One of my writing teachers once told us a story whose moral was: as soon as you put your writing (substitute for art/music/thoughts etc.) out into the universe, you lose all control over what people think about it. And you have to reckon with that. Sure, you can publish another piece explaining what the first piece meant, if you felt it was misunderstood, but you’ll always have to grapple with the fact that someone thought that about it when they read it – that there was something in the work that prompted that emotion, whether or not it was intentional. An example from my own writing: someone in my workshop once informed me that he loved ‘all the mentions of hair – very Samson and Delilah’. I had literally no idea what he was talking about and no idea that I had mentioned hair more than it was normal to do in a standard piece of writing. This is an amusing example, because it makes me sound cleverer than I actually am, but it could go a number of ways. And if you (or I) decide to relinquish the tight grip you have over people’s thoughts about you and let them make their own minds up, that’s your (or my) decision. But I wonder sometimes whether or not we have the right to decide that for someone else. And if you don’t – how can creativity and morality possibly co-exist?
One good thing:
That’s right, the format is back! For this week only, probably.

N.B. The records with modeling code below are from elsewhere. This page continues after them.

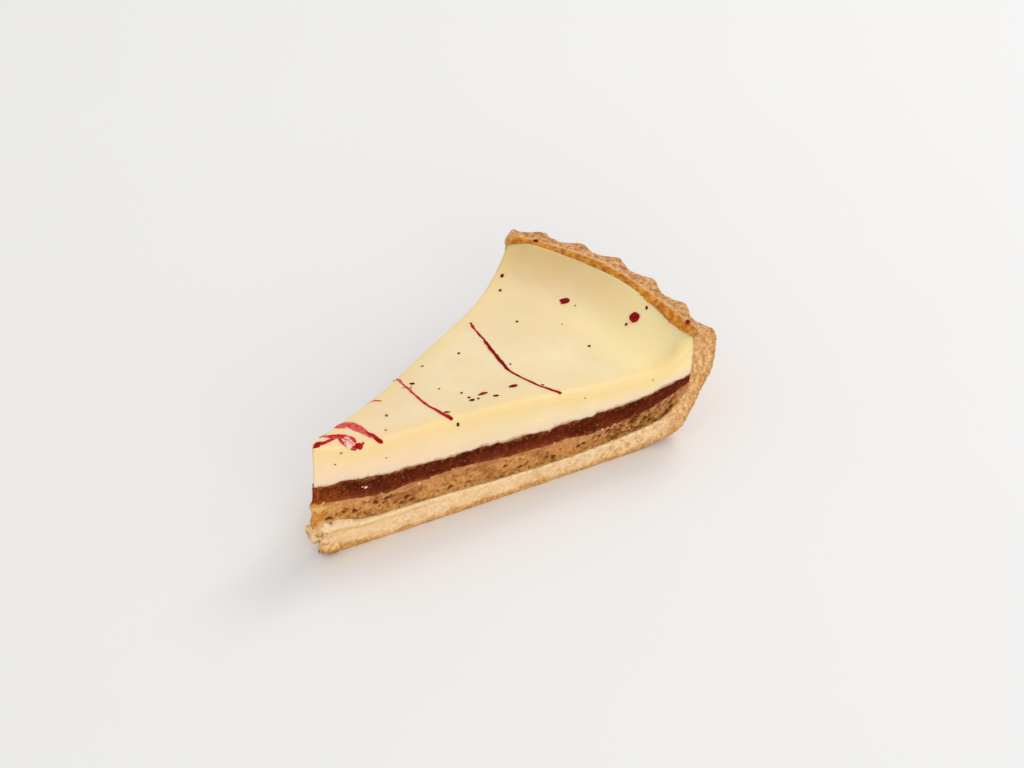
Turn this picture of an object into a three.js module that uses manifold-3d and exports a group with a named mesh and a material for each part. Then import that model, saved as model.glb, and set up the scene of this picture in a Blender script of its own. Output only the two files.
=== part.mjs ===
// One slice of a panna cotta tart: a fluted shortcrust case that holds almond sponge, a dark fruit
// layer and set cream with a raspberry drizzle. Units are millimetres and +Z is up.
//
// The slice is described about the axis of the whole tart: r is the distance from that axis, "side" runs
// from -1 on the near cut to +1 on the far cut, and z is the height above the table.
import * as THREE from "three";
import { mergeVertices } from "three/addons/utils/BufferGeometryUtils.js";
import Module from "manifold-3d";

const wasm = await Module();
wasm.setup();

const { clamp, degToRad, lerp, mapLinear, smoothstep } = THREE.MathUtils;

// ---- driving dimensions ----
const PORTIONS = 10;
const HALF_ANGLE = Math.PI / PORTIONS;
const FLUTES_ROUND_THE_TART = 58;
const FIRST_FLUTE = degToRad(1.8); // azimuth of a flute's crest
const FLUTE_DEPTH = 2.9; // crest to valley, high on the wall
const FLUTE_FOOT_SHARE = 0.5; // share of that depth at the foot
const FLUTE_FULL_HEIGHT = 27; // the flutes have their whole depth from here up
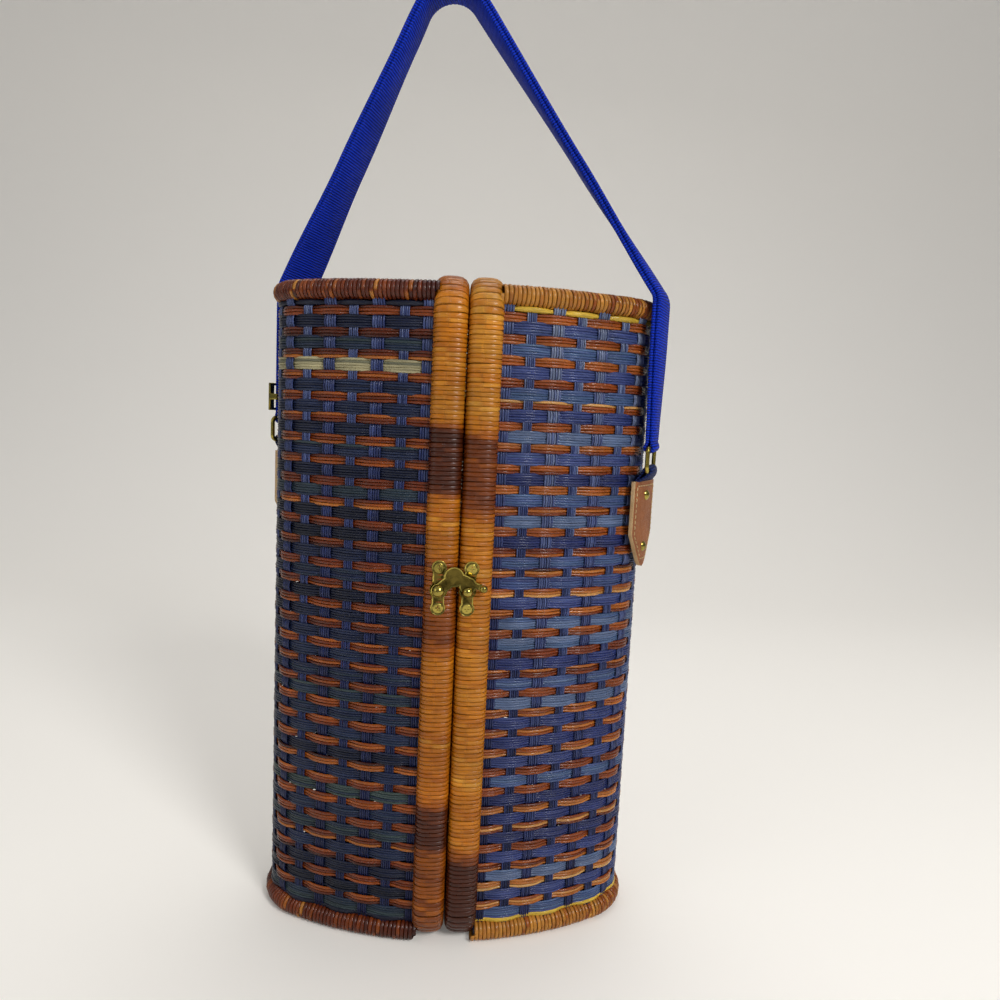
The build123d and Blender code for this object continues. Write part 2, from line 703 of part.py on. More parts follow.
def make_strap_eye(side):
    """The strap's end, folded round the ring's upper bar."""
    x = STRAP_STANDOFF
    half = WEBBING_WIDTH / 2
    outer = RING_RADIUS + STRAP_LAYER
    top = RING_HIGH + 2.5
    eye = rod((x, -half, RING_HIGH), (x, half, RING_HIGH), outer)
    low = (x - STRAP_THICKNESS / 2, -half, RING_HIGH)
    high = (x + STRAP_THICKNESS / 2, half, top + 0.5)
    eye = eye + block(low, high)
    bar = rod((x, -half - 1, RING_HIGH), (x, half + 1, RING_HIGH), RING_RADIUS)
    return placed(twisted(eye - bar, side), side), top - HARDWARE_DROP[side]


def make_strap():
    """The strap in five stretches: end, leg, top, leg, end, each clear of the next."""
    path = strap_path()
    gap = PART_GAP / 2 / path.length
    legs = {}
    tops = {}
    for side, sign in (("left", 1), ("right", -1)):
        eye, low = make_strap_eye(side)
        start = share_at_height(path, side, low)
        end = share_at_height(path, side, STRAP_END_TOP)
        leg = share_at_height(path, side, STRAP_LEG_TOP)
        run = strap_run(path, start, end - sign * gap)
        legs[f"strap_{side}_end"] = (eye + run) - placed(twisted(make_ring(), side), side)
        legs[f"strap_{side}_leg"] = strap_run(path, end + sign * gap, leg - sign * gap)
        tops[side] = leg + sign * gap
    legs["strap_top"] = strap_run(path, tops["left"], tops["right"])
    return legs


def make_band():
    """Elastic band across the right half's opening, with a flange on each stile."""
    inner = FRAME_Y - FRAME_RADIUS
    low = BAND_HEIGHT - BAND_WIDTH / 2
    high = BAND_HEIGHT + BAND_WIDTH / 2
    band = block((BAND_X, -inner, low), (BAND_X + BAND_THICKNESS, inner, high))
    for side in (-1, 1):
        edge = side * inner
        back = side * (inner - BAND_THICKNESS)
        flange_low = (BAND_X, min(edge, back), low)
        flange_high = (BAND_FLANGE, max(edge, back), high)
        band = band + block(flange_low, flange_high)
    return band


def make_tacks():
    """Four round-headed tacks that hold the band's flanges to the stiles."""
    tacks = []
    inner = FRAME_Y - FRAME_RADIUS - BAND_THICKNESS
    for side in (-1, 1):
        for rise in (-TACK_SPREAD, TACK_SPREAD):
            z = BAND_HEIGHT + rise
            plane = Plane((FRAME_X + 1, side * inner, z), z_dir=(0, -side, 0))
            head = plane * dome(TACK_HEAD_RADIUS, 0.9)
            shank = plane * Pos(0, 0, -7.0) * extrude(Circle(TACK_RADIUS), 7.0)
            tacks.append(head + shank)
    return tacks


def write(name, shapes):
    """Writes one node from a solid or a list of solids."""
    shapes = shapes if isinstance(shapes, list) else [shapes]
    solids = [solid for shape in shapes for solid in shape.solids()]
    body = solids[0] if len(solids) == 1 else Compound(children=solids)
    export_step(body, os.path.join("parts", name + ".step"))


def write_pair(name, shapes):
    """Writes a right-hand node and its mirror image on the left."""
    shapes = shapes if isinstance(shapes, list) else [shapes]
    write("right_" + name, shapes)
    write("left_" + name, [shape.mirror(Plane.YZ) for shape in shapes])


def main():
    os.makedirs("parts", exist_ok=True)
    core, binding = make_frame()
    write_pair("frame_pole", core)
    write_pair("frame_binding", binding)
    for place, (rim_core, rim_binding) in make_rims().items():
        write_pair(f"{place}_rim_cane", rim_core)
        write_pair(f"{place}_rim_binding", rim_binding)
    wall, top_panel, bottom_panel = make_weave()
    write_pair("woven_wall", wall)
    write_pair("top_panel", top_panel)
    write_pair("bottom_panel", bottom_panel)

    tacks = make_tacks()
    band = make_band()
    for tack in tacks:
        band = band - tack
    write_pair("bottle_band", band)
    write_pair("band_tacks", tacks)

    plate, catch, screws, pivot, stud, hook = make_latch()
    write("latch_plate", plate)
    write("catch_plate", catch)
    write("latch_plate_screws", screws["latch_plate"])
    write("catch_plate_screws", screws["catch_plate"])
    write("latch_pivot_rivet", pivot)
    write("catch_stud", stud)
    write("latch_hook", hook)

    leaves, hinge_screws, pins = make_hinges()
    for name, leaf in leaves.items():
        write(name, leaf)
    for side, group in hinge_screws.items():
        write(f"{side}_hinge_screws", group)
    write("hinge_pins", pins)

    rivets = make_tab_rivets()
    for side in ("left", "right"):
        loop = make_tab_loop(side)
        tab = make_tab(loop)
        for rivet in rivets:
            tab = tab - rivet
            loop = loop - rivet
        write(f"{side}_leather_tab", placed(tab, side))
        write(f"{side}_tab_rivets", [placed(rivet, side) for rivet in rivets])
        write(f"{side}_ring_loop", placed(loop, side))
        write(f"{side}_ring", placed(twisted(make_ring(), side), side))
    write("strap_slider", placed(make_slider(), "left"))
    for name, run in make_strap().items():
        write(name, run)


main()
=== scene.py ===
"""Dresses the bottle carrier basket: woven walls, cane wraps, brass, leather and webbing."""

import sys
import json
import logging
import math
from contextlib import contextmanager
from dataclasses import dataclass, field
from enum import Enum
from typing import Callable, Iterator, NamedTuple, Sequence

import bpy
import numpy as np
from mathutils import Matrix, Vector


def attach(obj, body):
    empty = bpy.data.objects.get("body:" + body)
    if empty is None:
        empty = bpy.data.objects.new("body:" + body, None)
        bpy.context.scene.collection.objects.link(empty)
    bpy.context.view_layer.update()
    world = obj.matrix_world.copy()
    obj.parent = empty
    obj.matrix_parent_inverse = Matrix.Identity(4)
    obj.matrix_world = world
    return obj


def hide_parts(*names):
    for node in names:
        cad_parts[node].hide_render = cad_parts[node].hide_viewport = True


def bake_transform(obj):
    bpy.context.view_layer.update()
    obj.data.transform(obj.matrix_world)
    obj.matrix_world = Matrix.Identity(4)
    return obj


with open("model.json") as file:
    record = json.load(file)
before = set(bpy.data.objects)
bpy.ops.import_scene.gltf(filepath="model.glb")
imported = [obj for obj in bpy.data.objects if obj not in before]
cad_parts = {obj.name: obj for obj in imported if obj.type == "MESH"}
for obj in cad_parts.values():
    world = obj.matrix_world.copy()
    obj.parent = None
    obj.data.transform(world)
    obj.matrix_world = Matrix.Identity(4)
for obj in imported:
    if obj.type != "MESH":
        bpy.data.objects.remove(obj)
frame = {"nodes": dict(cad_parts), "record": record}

MM = 0.001
STRAND = "strand"
UP = np.array([0.0, 0.0, 1.0])
OUT = np.array([1.0, 0.0, 0.0])
TONE_LIMITS = (0.02, 0.98)
SEEDS = {"stile": 11, "rim": 23, "wall": 31, "panel": 47}
FLATNESS = 1.5
SPLINT = 0.42
log = logging.getLogger("basket")

Array = np.ndarray
Piece = bpy.types.Object
Socket = bpy.types.NodeSocket
Material = bpy.types.Material


class Side(Enum):
    """The two halves of the basket, with the sign of their X direction."""

    LEFT = -1
    RIGHT = 1

    @property
    def word(self) -> str:
        """The half's name in the model."""
        return self.name.lower()

    @property
    def shell(self) -> str:
        """The body that the half's fixed pieces ride on."""
        return f"{self.word}_shell"


class Slot(Enum):
    """The record's material slots that the scene's pieces use."""

    STILE = "stile_wrap"
    RIM = "rim_wrap"
    WEAVE = "woven_splint"
    ELASTIC = "elastic"
    LEATHER = "tan_leather"
    NAVY = "navy_webbing"
    BLUE = "blue_webbing"
    BRASS = "antique_brass"


def linear(code: str) -> tuple[float, float, float, float]:
    """Turns a written sRGB colour into the linear values of a shader socket.

    Args:
        code: Six hexadecimal digits.

    Returns:
        Red, green, blue and an alpha of one.
    """
    shares = [int(code[i : i + 2], 16) / 255 for i in (0, 2, 4)]
    values = [s / 12.92 if s <= 0.04045 else ((s + 0.055) / 1.055) ** 2.4 for s in shares]
    return (*values, 1.0)


def unit(rows: Array) -> Array:
    """Scales each row of an array to length one."""
    return rows / np.maximum(np.linalg.norm(rows, axis=-1, keepdims=True), 1e-12)


def lengths(points: Array) -> Array:
    """Measures the way along points, from zero at the first one."""
    return np.concatenate([[0.0], np.cumsum(np.linalg.norm(np.diff(points, axis=0), axis=1))])


def spaced(points: Array, count: int) -> tuple[Array, Array]:
    """Spaces points evenly along a line.

    Args:
        points: Corners of the line.
        count: Number of new points.

    Returns:
        The new points and their lengths along the line.
    """
    steps = lengths(points)
    at = np.linspace(0, steps[-1], count)
    return np.stack([np.interp(at, steps, column) for column in points.T], axis=1), at


def upright(flat: Array) -> Array:
    """Sets flat points, as X and Z, up in the plane Y = 0."""
    return np.stack([flat[:, 0], np.zeros(len(flat)), flat[:, 1]], axis=1)


def arc(x: float, z: float, radius: float, first: float, last: float, count: int) -> list[tuple[float, float]]:
    """Lists a number of points, as X and Z, on an arc from its first to its last angle in degrees."""
    angles = np.linspace(math.radians(first), math.radians(last), count)
    return [(x + radius * math.cos(a), z + radius * math.sin(a)) for a in angles]


def ripple(turn: Array) -> Array:
    """A wave from 1 to -1 that stays near its ends, as a splint does over and under another."""
    return np.tanh(FLATNESS * np.cos(turn)) / math.tanh(FLATNESS)


class Path(NamedTuple):
    """Points of a path in millimetres, with directions square to it and along it."""

    points: Array
    outward: Array
    travel: Array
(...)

This week my one good thing was this text exchange about how Sex and the City does not talk about 9/11. I hope you’re all continuing to enjoy this SATC fan fiction masquerading as a newsletter.
One bad thing:
From the apartment that brought you Eight Roaches in the Space of Half an Hour!, we now present: Mice. Top tip from me to you: there’s a reason people live in new builds, and your hankering for a brownstone stoop is not going to help you sleep at night when you have vermin running through your apartment.